For B2B senders running cold outreach, BIMI is a trust signal that compounds over time. Recipients see your logo, recognize your brand, and are more likely to open. It won't fix bad targeting, but it helps good emails land better.

Email-Based Identity Proofing (KYC/Fraud)

The third meaning belongs to product and security teams. This isn't about whether an email address exists or whether your domain is authenticated - it's about confirming that the person using an email address is who they say they are.

If you've ever seen a developer forum thread where someone asks about "email verification" and gets answers about SPF records when they meant account confirmation, you know how tangled this terminology gets. Skip this section if you're purely on the sales/marketing side.

Persona's framework breaks this into three checks. First, access: send an OTP code to the inbox and confirm the user can retrieve it. This proves they control the mailbox right now, but nothing more - shared inboxes and compromised accounts mean access doesn't equal identity.

Second, reputation signals: analyze the email address itself. How old is it? Is it from a disposable domain? What's the velocity of signups from this address? Is it on any blocklists? Domain age, free vs. corporate provider, "first seen vs. last seen" timestamps, and local-part pattern analysis all feed a risk score. Random strings like xk7q9@gmail.com behave very differently from jane.smith@acme.com in fraud models.

Third, ownership: match the email to other PII via external databases. Does this email address appear in credit bureau records, utility databases, or other authoritative sources linked to the person's name and address? This ownership layer is what elevates basic email checks into genuine identity proofing.

The typical flow for a product team: collect email, send OTP, verify code, run reputation check, and if risk is elevated, escalate to stronger IDV like document verification or biometrics. One abuse vector to watch for: signup bombing, where attackers use a victim's email to trigger hundreds of verification emails from different services simultaneously, burying legitimate notifications in noise.

FAQ

What's the difference between email validation and verification?

Validation checks syntax and format - is the address properly structured with an @ symbol and a valid domain?
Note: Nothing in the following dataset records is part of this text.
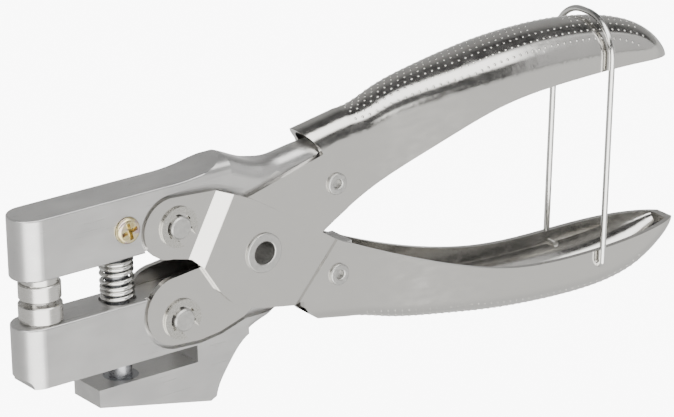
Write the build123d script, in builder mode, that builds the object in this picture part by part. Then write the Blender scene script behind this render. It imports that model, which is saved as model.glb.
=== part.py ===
from build123d import *
import os

os.makedirs("parts", exist_ok=True)

# Parallel-action hand punch with an eyelet setter at its nose, shown closed, in millimetres.
# Origin: the centre of the hollow pivot rivet. +X runs back along the handles, +Y is the far side,
# +Z points from the lower jaw to the upper jaw. The working faces of both jaws are level.

# ---- linkage ----
PIN_X = 24.4  # each jaw pin stands this far in front of or behind the pivot
PIN_Z = 12.5  # and this far above or below it
SLIDE_TRAVEL = 4.8  # how far a slide sleeve can move along its jaw's slot

# ---- jaws and sheet ----
NOSE_X = -70.1  # tip of the upper jaw
NOSE_STEP = 0.4  # the lower jaw's tip stands this far in front of it
JAW_HALF = 6.0  # half the jaws' full width, which is also the radius of the nose
WEB_HALF = 4.4  # half the jaws' width between the side plates
SHEET = 1.6  # steel sheet of the handles
GAP = 0.1  # running gap between neighbouring plates and jaw webs
UPPER_TOP = 24.0
UPPER_BOTTOM = 7.6
HUMP_X = -7.8  # crest of the hump behind the upper jaw's flat top
HUMP_TOP = 27.2
LOWER_TOP = -4.9
SLOT_TOP = -20.9  # roof of the paper slot
SLOT_FLOOR = -25.6
SLOT_END_X = -20.0
FOOT_X = -49.9  # front face of the foot under the paper slot
FOOT_FRONT_Z = -30.3
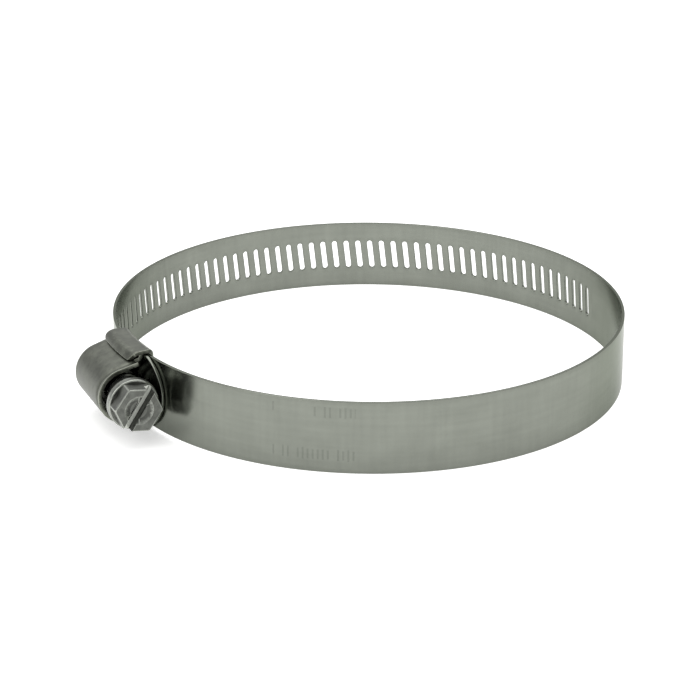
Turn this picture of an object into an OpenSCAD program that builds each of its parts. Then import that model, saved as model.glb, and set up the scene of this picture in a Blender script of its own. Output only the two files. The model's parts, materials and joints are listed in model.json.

Verification confirms the mailbox actually exists via SMTP-level checks. Authentication (SPF/DKIM/DMARC) is a third process proving sender identity. All three get called "email identity verification," which is where the confusion starts.

Do I need all three - SPF, DKIM, and DMARC?

Yes. SPF and DKIM alone don't enforce anything - they're informational signals. DMARC ties them together and tells receiving servers what to do when checks fail. Google and Yahoo require all three for bulk senders, and without DMARC at enforcement your domain remains spoofable.

What's a safe bounce rate for cold email?

Keep total bounces below 2% and hard bounces below 1%. Anything higher risks domain reputation damage and potential blacklisting by major inbox providers. If you're consistently above these thresholds, your data source or verification process needs work.

Can sender authentication prevent phishing?

Deliverability verification (checking if an address exists) doesn't stop phishing. Sender authentication via SPF, DKIM, and DMARC at enforcement does - it prevents attackers from spoofing your domain in the From: header. BIMI adds a visual trust layer by displaying your verified logo in supported inboxes.

How does email ID verification differ from deliverability checks?

Email ID verification confirms a real person's identity behind an address - using OTP codes, reputation scoring, and PII matching - while deliverability checks simply confirm the mailbox exists and can receive mail. Product teams building signup flows need the former; sales teams cleaning prospect lists need the latter.